Design and optimization of scheduling algorithms for efficient resources utilization on digital microfluidic biochips

نوع: Type: Thesis

مقطع: Segment: masters

عنوان: Title: Design and optimization of scheduling algorithms for efficient resources utilization on digital microfluidic biochips

ارائه دهنده: Provider: Atefeh Nourouzi

اساتید راهنما: Supervisors: Dr. Mahdi Abbasi – Dr. Hatam Abdoli

اساتید مشاور: Advisory Professors:

اساتید ممتحن یا داور: Examining professors or referees: Dr. Abbas Ramezani – Dr. Shakoor vakilian

زمان و تاریخ ارائه: Time and date of presentation: 2025

مکان ارائه: Place of presentation: seminar

چکیده: Abstract: Abstract: In recent years, Digital Microfluidic Biochips (DMFBs) have gained significant attention for various safety-critical and biomedical applications such as clinical and point-of-care diagnostics, drug discovery, biochemical analysis, and other related fields. These chips have effectively miniaturized traditional laboratory spaces, making biochemical experiments more compact, efficient, and user-friendly compared to conventional methods.
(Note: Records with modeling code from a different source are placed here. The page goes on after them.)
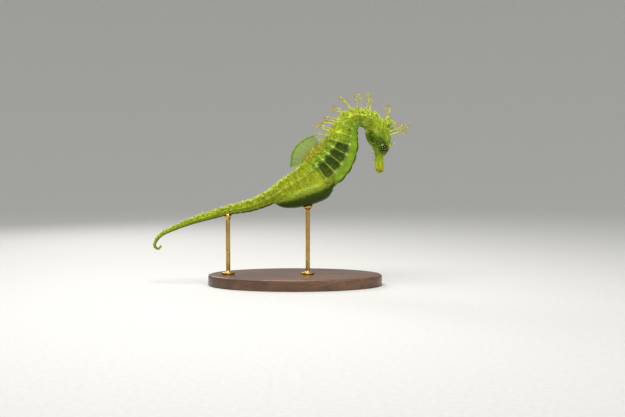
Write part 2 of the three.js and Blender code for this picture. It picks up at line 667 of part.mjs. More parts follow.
// A solid turned about the Z axis, from distances from the axis and heights.
function turned(profile, sides) {
  const lathe = new THREE.LatheGeometry(profile.map(([r, h]) => new THREE.Vector2(r, h)), sides);
  return lathe.rotateX(Math.PI / 2);
}

function standBase() {
  const { length, width, thick, chamfer, footing, sides } = STAND;
  const radius = length / 2;
  const profile = [
    [0, 0], [radius - footing, 0], [radius, footing],
    [radius, thick - chamfer], [radius - chamfer, thick], [0, thick],
  ];
  return solid(turned(profile, sides).scale(1, width / length, 1));
}

// A rod with a round foot below and a cup above. The cup is shaped to the animal by what rests in it.
function rod({ x, top, cupRadius, cupHeight }, held) {
  const { thick, rodRadius, footRadius, footThick } = STAND;
  const foot = thick + footThick;
  const profile = [
    [0, thick], [footRadius, thick], [footRadius, foot - 0.4], [footRadius - 0.5, foot],
    [rodRadius, foot + 0.9], [rodRadius, top - cupHeight],
    [cupRadius, top - cupHeight + 1.6], [cupRadius, top], [0, top],
  ];
  return solid(turned(profile, 12).translate(x, 0, 0)).subtract(held);
}

// ---------------------------------------------------------------- assembly

const seahorse = new THREE.Group();

function add(name, manifold, look) {
  const mesh = new THREE.Mesh(geometryOf(manifold), look);
  mesh.name = name;
  seahorse.add(mesh);
}

const vent = KNOTS[VENT];
const shoulder = trunkEdge(4);
const cleithrum = KNOTS[CLEITHRUM];
const tail = bodyLength(tailEdge(20), vent, PER_PLATE.tail, PARTING);
const armour = bodyLength(tailEdge(9), cleithrum, PER_PLATE.trunk, PARTING);
const sheath = smoothLength(tailEdge(9), cleithrum, PARTING);

// The tail's lengths, by the rings behind the vent where each starts and ends.
const TAIL_LENGTHS = [
  ['tail_base', 0, 7], ['tail_second', 7, 13], ['tail_third', 13, 20],
  ['tail_fourth', 20, 28], ['tail_tip', 28, 38],
];
for (const [name, first, last] of TAIL_LENGTHS) {
  const perPlate = first === 0 ? PER_PLATE.trunk : PER_PLATE.tail;
  add(name, bodyLength(tailEdge(last), tailEdge(first), perPlate), HIDE);
}

const neck = aheadOf(bodyLength(shoulder, cleithrum, PER_PLATE.trunk), shoulder);
const skull = bodyLength(trunkEdge(2), KNOTS[SNOUT_ROOT], PER_PLATE.head, PARTING);
add('trunk', join(bodyLength(vent, shoulder, PER_PLATE.trunk), ...mane(4, 11)), HIDE);
add('neck', join(neck, ...mane(0, 4)), HIDE);
add('head', head(), HIDE);
add('snout', snout(), HIDE);
add('coronet', coronet().subtract(skull), CROWN_HIDE);
add('brood_pouch', pouch().subtract(sheath), POUCH_HIDE);
add('dorsal_fin', dorsalFin().subtract(armour), FIN_MEMBRANE);
add('anal_fin', analFin().subtract(armour).subtract(pouch()), FIN_MEMBRANE);
for (const [side, name] of [[-1, 'right'], [1, 'left']]) {
  add(`eye_${name}`, eyeSolid(side, EYE.radius), EYEBALL);
  add(`pectoral_fin_${name}`, pectoralFin(side).subtract(armour), FIN_MEMBRANE);
}

add('stand_base', standBase(), WOOD);
add('stand_rod_front', rod(RODS.front, join(pouch().translate([0, 0, -PARTING]), tail)), BRASS);
add('stand_rod_rear', rod(RODS.rear, tail), BRASS);

export default seahorse;
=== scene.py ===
# %% [markdown]
# # A long-snouted seahorse on its stand
#
# A seahorse wears its skeleton on the outside. Bony plates lie just under a thin, moist skin and
# meet in rings, from the neck to the tip of the tail. Where a ring crosses one of the ridges that
# run along the body, the bone rises into a blunt tubercle. This one is a male, so it has a brood
# pouch under the start of its tail, and it belongs to a species with a mane of skin filaments.
#
# Everything here is worked out in millimetres along one curved midline, then written in metres.

import math

import bpy
import numpy as np
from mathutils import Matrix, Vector, kdtree, noise
from mathutils.bvhtree import BVHTree


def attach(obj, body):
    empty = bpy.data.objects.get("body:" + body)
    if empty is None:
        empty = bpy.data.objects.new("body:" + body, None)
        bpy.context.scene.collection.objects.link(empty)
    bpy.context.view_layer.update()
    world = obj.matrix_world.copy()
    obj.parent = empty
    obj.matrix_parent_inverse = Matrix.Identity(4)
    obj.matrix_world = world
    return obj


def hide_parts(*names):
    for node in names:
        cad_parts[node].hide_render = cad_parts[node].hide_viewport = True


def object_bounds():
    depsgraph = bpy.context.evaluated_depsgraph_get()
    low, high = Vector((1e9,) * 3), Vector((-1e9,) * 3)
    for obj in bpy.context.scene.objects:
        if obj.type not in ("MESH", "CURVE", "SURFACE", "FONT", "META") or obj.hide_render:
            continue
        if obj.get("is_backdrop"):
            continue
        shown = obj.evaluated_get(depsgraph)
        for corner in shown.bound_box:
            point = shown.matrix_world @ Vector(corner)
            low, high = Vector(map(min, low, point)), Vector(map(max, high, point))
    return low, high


MM = 0.001

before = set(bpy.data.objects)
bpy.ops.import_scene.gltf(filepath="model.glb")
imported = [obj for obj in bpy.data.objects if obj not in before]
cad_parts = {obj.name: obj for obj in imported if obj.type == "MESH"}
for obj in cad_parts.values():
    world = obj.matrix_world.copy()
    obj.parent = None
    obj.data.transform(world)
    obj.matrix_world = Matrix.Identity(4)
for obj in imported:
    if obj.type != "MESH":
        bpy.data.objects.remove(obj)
cad_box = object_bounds()
print("solids span", [round(float(v) / MM, 1) for corner in cad_box for v in corner], "mm")


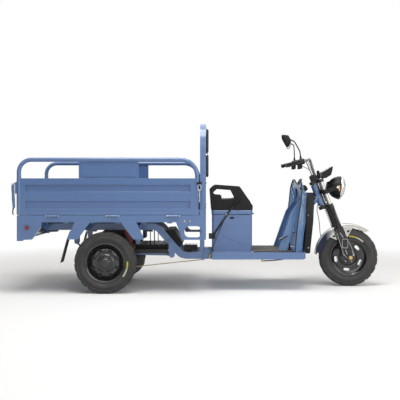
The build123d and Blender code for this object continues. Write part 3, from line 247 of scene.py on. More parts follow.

For complex assays, routing and transporting droplets while satisfying multiple physical and operational constraints is a challenging task. Since medical applications directly impact human health, accuracy in experimentation and the speed of disease detection are of utmost importance. However, DMFBs face various faults and challenges that can compromise their reliability due to their limited fault-tolerance capabilities. Such failures may cause droplet routing processes to halt or malfunction. These faults are generally classified into known and unknown categories. Known faults are typically detected before routing through sensors, while unknown faults—such as the sudden breakdown of electrodes—may occur during operation and disrupt system performance. Therefore, the proposed algorithm must be capable of effectively detecting and managing both known and unknown faults, ensuring uninterrupted and successful routing. In this study, aiming to improve performance and reliability in DMFB-based systems, intelligent scheduling approaches have been explored. Unlike classical scheduling algorithms that operate statically based on predefined rules, this work employs Reinforcement Learning (RL) algorithms to learn dynamic and optimal scheduling policies. After analyzing various RL methods, the Advantage Actor-Critic (A2C) algorithm was selected and implemented as the final approach. By continuously interacting with the simulated environment, A2C optimizes decisions related to operation scheduling, resource allocation, and droplet routing. Experimental results and comparisons with baseline algorithms demonstrate that A2C achieves superior stability, exploration efficiency, computational complexity, and average reward, indicating its strong potential for application in complex bio-assay environments.